この手紙が書かれた翌年の1948(昭和23)年、潔は第七論文をフランスの学術誌「Bulletin de la Societe Mathematique de France」に送り、受理された。 これは、新たな研究の端緒を拓いたということを(高木への手紙にあるように、まだ解明しなければならない点は残っているけれども) フランスに報告したいという潔の気持ちの表われであろう。そもそも潔が論文をフランス語で書くというのも、その問題をフランスで発見したからであるが、その潔がついにその問題を解決してフランスに凱旋したのである (なお、潔は日本語については、「日本語は物を詳細に述べようとすると不便だが、簡潔にいい切ろうとすると、世界でこれほどいいことばはない」と言っている)。

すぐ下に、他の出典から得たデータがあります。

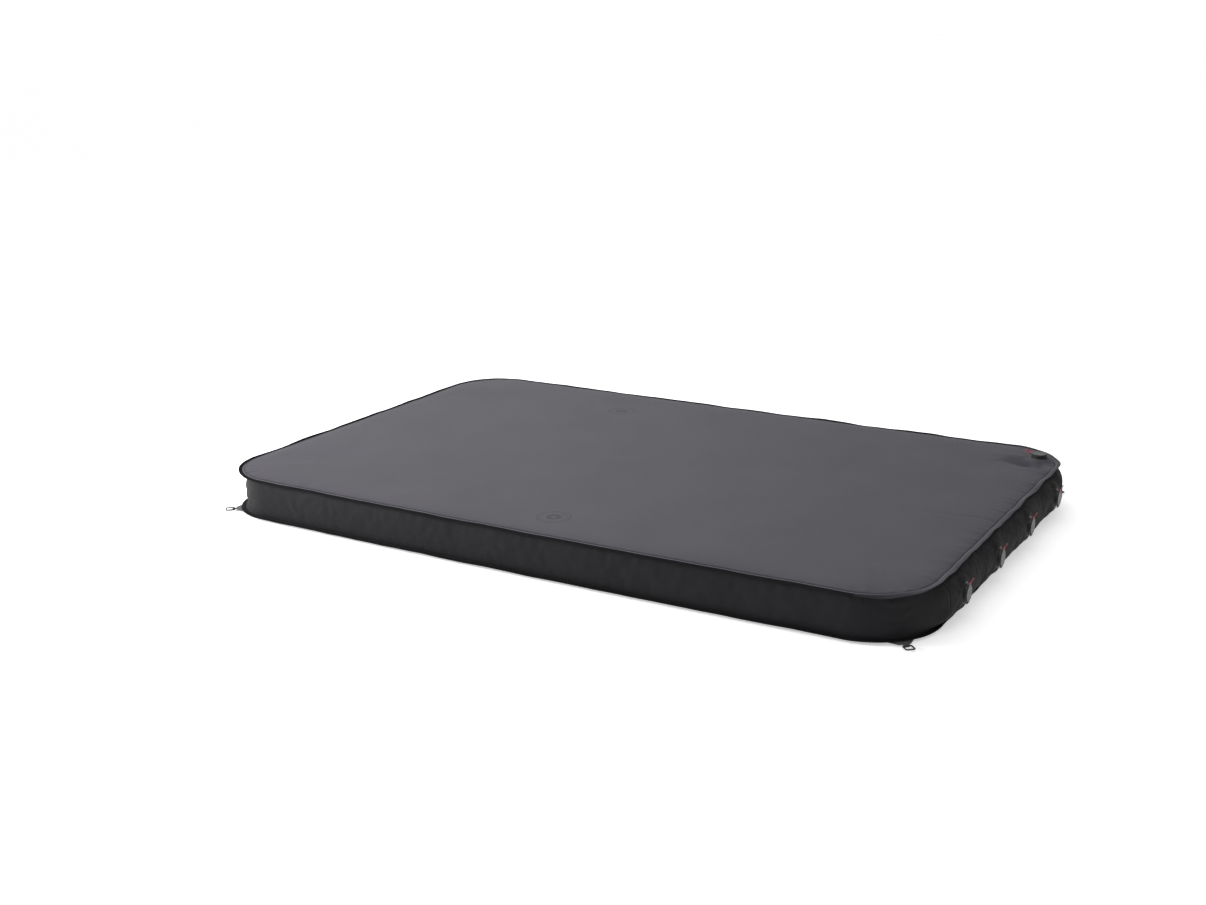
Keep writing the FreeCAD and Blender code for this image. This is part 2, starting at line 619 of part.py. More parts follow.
def export():
    os.makedirs("parts", exist_ok=True)
    for node in nodes:
        node.Shape.exportStep(f"parts/{node.Label}.step")


build()
doc.recompute()
check()
export()
print(len(nodes), "sub-parts written")
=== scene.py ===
"""Inflated double sleeping pad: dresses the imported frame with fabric, foam, webbing and moulded parts.

Laid out as an add-on and run as a script. Everything is in metres, in the frame's own axes.
"""
import math

import bmesh
import bpy
import numpy as np
from bpy.props import FloatProperty, FloatVectorProperty, IntProperty, PointerProperty
from mathutils import Matrix, Vector


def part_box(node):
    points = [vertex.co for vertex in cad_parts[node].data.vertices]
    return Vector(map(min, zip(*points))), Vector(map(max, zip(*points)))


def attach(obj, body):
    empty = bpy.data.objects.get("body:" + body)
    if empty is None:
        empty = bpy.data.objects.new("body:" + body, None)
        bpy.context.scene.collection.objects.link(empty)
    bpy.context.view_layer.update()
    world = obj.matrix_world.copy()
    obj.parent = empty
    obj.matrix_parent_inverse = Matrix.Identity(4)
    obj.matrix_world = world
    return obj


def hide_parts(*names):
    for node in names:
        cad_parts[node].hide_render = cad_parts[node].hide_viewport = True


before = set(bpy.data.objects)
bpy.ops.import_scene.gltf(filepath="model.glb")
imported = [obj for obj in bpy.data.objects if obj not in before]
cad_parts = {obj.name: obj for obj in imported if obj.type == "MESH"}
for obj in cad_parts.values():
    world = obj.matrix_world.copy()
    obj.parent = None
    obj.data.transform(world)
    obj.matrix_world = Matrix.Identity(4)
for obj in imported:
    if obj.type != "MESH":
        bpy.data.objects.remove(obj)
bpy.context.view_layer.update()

bl_info = {
    "name": "Sleeping pad",
    "version": (1, 0, 0),
    "blender": (4, 5, 0),
    "location": "3D View > Sidebar > Sleeping pad",
    "description": "Builds an inflated double sleeping pad around its packed frame",
    "category": "Add Mesh",
}

# ---------------------------------------------------------------- places read from the frame

HALF_LENGTH, HALF_WIDTH, TOP_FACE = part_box("top_sheet")[1]
FOOT_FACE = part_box("foot_wall")[1].x
WALL_VALVES = ("foot_valve_1", "foot_valve_2", "foot_valve_3", "foot_valve_4")
LID_VALVE = "lid_valve"
VALVES = (*WALL_VALVES, LID_VALVE)
CORNERS = ("head_left", "head_right", "foot_left", "foot_right")


def middle(node):
    low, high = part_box(node)
    return (low + high) / 2


VALVE_SPOTS = {name: middle(name + "_disc") for name in VALVES}
NECK_RADIUS = 0.020  # of the moulded neck that stands through the fabric


# ---------------------------------------------------------------- sizes and colours a user would change

class PadShape(bpy.types.PropertyGroup):
    corner_radius: FloatProperty(
        name="Corner radius", description="Radius of the round corners in plan",
        default=0.167, min=0.02, unit="LENGTH", subtype="DISTANCE")
    margin: FloatProperty(
        name="Seam margin", description="Width of the welded strip that stands out past the wall",
        default=0.0125, min=0.004, unit="LENGTH", subtype="DISTANCE")
    cloth: FloatProperty(
        name="Fabric thickness", description="Thickness of each laminated fabric",
        default=0.0009, min=0.0003, unit="LENGTH", subtype="DISTANCE")
    crown_run: FloatProperty(
        name="Crown run", description="How far in from the seam the top reaches its full height",
        default=0.020, min=0.005, unit="LENGTH", subtype="DISTANCE")
    side_bulge: FloatProperty(
        name="Side bulge", description="How far the long walls swell past their seams",
        default=0.007, unit="LENGTH", subtype="DISTANCE")
    corner_hollow: FloatProperty(
        name="Corner hollow", description="How far the wall pulls in at the head corners",
        default=0.016, unit="LENGTH", subtype="DISTANCE")
    bow: FloatProperty(
        name="Side bow", description="How far the near side swells outwards at mid-length",
        default=0.014, unit="LENGTH", subtype="DISTANCE")
    ruffle: FloatProperty(
        name="Foot seam ruffle", description="Height of the waves along the foot seams",
        default=0.0035, unit="LENGTH", subtype="DISTANCE")
    seed: IntProperty(name="Fold seed", description="Picks the pattern of puckers and folds", default=7)


class FabricLooks(bpy.types.PropertyGroup):
    top: FloatVectorProperty(
        name="Top fabric", description="Colour of the sleeping surface", subtype="COLOR",
        size=3, min=0, max=1, default=(0.058, 0.055, 0.067))
    wall: FloatVectorProperty(
        name="Wall fabric", description="Colour of walls, underside and dark margin", subtype="COLOR",
        size=3, min=0, max=1, default=(0.0135, 0.0133, 0.0148))
    foam: FloatVectorProperty(
        name="Foam", description="Colour of the foam core", subtype="COLOR",
        size=3, min=0, max=1, default=(0.62, 0.58, 0.42))
    webbing: FloatVectorProperty(
        name="Webbing", description="Colour of the corner tabs", subtype="COLOR",
        size=3, min=0, max=1, default=(0.016, 0.016, 0.018))
    thread_pitch: FloatProperty(
        name="Thread pitch", description="Distance from one thread to the next", default=0.0009,
        min=0.0003, unit="LENGTH", subtype="DISTANCE")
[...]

こうして、潔が断行した「勤めをやめて研究に専念する」という生活は確実に実を結んだ。しかし、経済的には完全に行き詰っていた。もはや(ニート生活のままでは)自活の道はなく、(パンのために泣きながら)潔はそれまでかたくなに拒んでいた(奈良女子大学教授という)勤めを始めなければならなくなったのである。